Tenure increases, EMI remains the same

The disadvantage here is that you have to keep repaying the home loan for a longer period.

But the advantage is that these extra EMI payments towards the end of the loan would not pinch at all. This is a positive side-effect of inflation – it reduces the value of the Rupee each year, and by the time you reach the fag end of your repayment schedule, the EMI would form a negligible fraction of your monthly income.

(To read a detailed analysis of this positive effect of inflation, please go to “Settle early in life – buy a home when young”)

For example, let’s take the EMI of Rs. 20,644 that we have in our example. In the 21st year, it would be equivalent to today’s Rs. 1,911 if the rate of inflation is 12%, and would be equivalent to today’s Rs. 6,073 if the rate of inflation is 6%.

You might read large headlines in newspapers like “Home loan takers to pay Rs. 5 Lakhs more as interest” when interest rates increase, but remember, you would be paying this extra amount years down the line, when the value of any extra money paid would be a actually very small in real terms due to the effect of inflation.

 

What should you choose?

Most banks have their own rule about choosing one of these.
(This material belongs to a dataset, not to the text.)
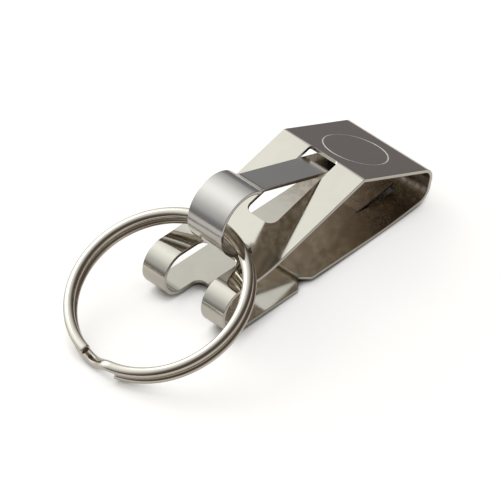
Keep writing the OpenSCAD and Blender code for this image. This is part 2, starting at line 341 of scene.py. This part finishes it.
def score_lines(runs):
    """Where the blank is scored across, so that each bend gets its steps."""
    lines = []
    for start, size, _, shape in runs:
        if not isinstance(shape, Vector):
            steps = math.ceil(max(abs(shape[2] - shape[1]) / BEND_STEP, size / LONGEST_STEP))
            lines += [start + size * i / steps for i in range(steps + 1)]
    return lines


# %% [markdown]
# ## The clip's body line
#
# The strip starts at the back panel's free end, runs to the fold that goes over the belt's edge, comes
# back as the front panel, turns down at the crease into the slope, levels out in the web, curls
# round as two fingers and ends under its own start. The curl is drawn as two square corners whose bends
# meet.

# %% Body path
STRIP_T = 0.64
STRIP_W = 19
BACK_END, BACK_REST = (0, 0.74), (20.5, 0.74)
HEEL, CROWN, CREASE, WEB = (30.127, 1.837), (31.531, 7.465), (14.2, 15.29), (-9.4, 8.7)
CURL_TOP, CURL_FOOT, LAP_END = (-19.65, 8.7), (-19.65, 0), (2, 0)
BODY_CORNERS = [BACK_END, BACK_REST, HEEL, CROWN, CREASE, WEB, CURL_TOP, CURL_FOOT, LAP_END]
BODY_RADII = [90, 3.2, 2.5, 0.9, 22, 4.35, 4.35]

body_runs = runs_of(
    [(BACK_END, 0, 0, 0)]
    + [corner(*BODY_CORNERS[i : i + 3], radius) for i, radius in enumerate(BODY_RADII)]
    + [(LAP_END, 0, 0, 0)]
)
body_length = body_runs[-1][0] + body_runs[-1][1]
print("strip to cut for the body:", round(body_length, 2), "mm")

# %% [markdown]
# ## Cutting a blank
#
# The blank is drawn flat, with the length along the strip as x and its width as y. A constrained
# Delaunay triangulation takes the outline, the holes and the score lines together and gives clean
# faces between them, which a Boolean on a curved solid would not. Faces that fall into a hole are
# dropped, the sheet gets its thickness, and its edges are rounded with a small bevel, as a barrel
# deburrs them. Those round edges give the fine bright and dark lines along the strip's rim.

# %% Cut a flat blank
EDGE_ROUND = 0.09
EDGE_STEPS = 3
# The rim is every edge that turns by more than this beside a wall, whose normal hardly rises.
SHARP = math.radians(30)
UPRIGHT = 0.1
# Points nearer than this count as one.
WELD = 1e-5
# Which faces the triangulation gives back: those between the drawn lines, with holes left out.
FACES_BETWEEN_LINES = 3


def inside(point, loop):
    """Whether a point lies in a closed outline, by counting the edges to its right."""
    x, y = point
    hit = False
    for (ax, ay), (bx, by) in zip(loop, loop[1:] + loop[:1]):
        if (ay > y) != (by > y) and x < ax + (bx - ax) * (y - ay) / (by - ay):
            hit = not hit
    return hit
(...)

In that case, you would have to go by the bank’s policy.

But there are some banks (like State bank of India – SBI) that give the choice to the customer.

In such a case, choose to keep the EMIs constant and extend the tenure. As explained earlier, although you would pay more as interest over the tenure of the loan, you would end up saving in real terms.

The only problem would be for people nearing retirement – if you are nearing retirement, the bank would not allow you to increase the duration of your repayment period.

For everyone else, keeping the EMIs constant and extending the tenure should be the best option.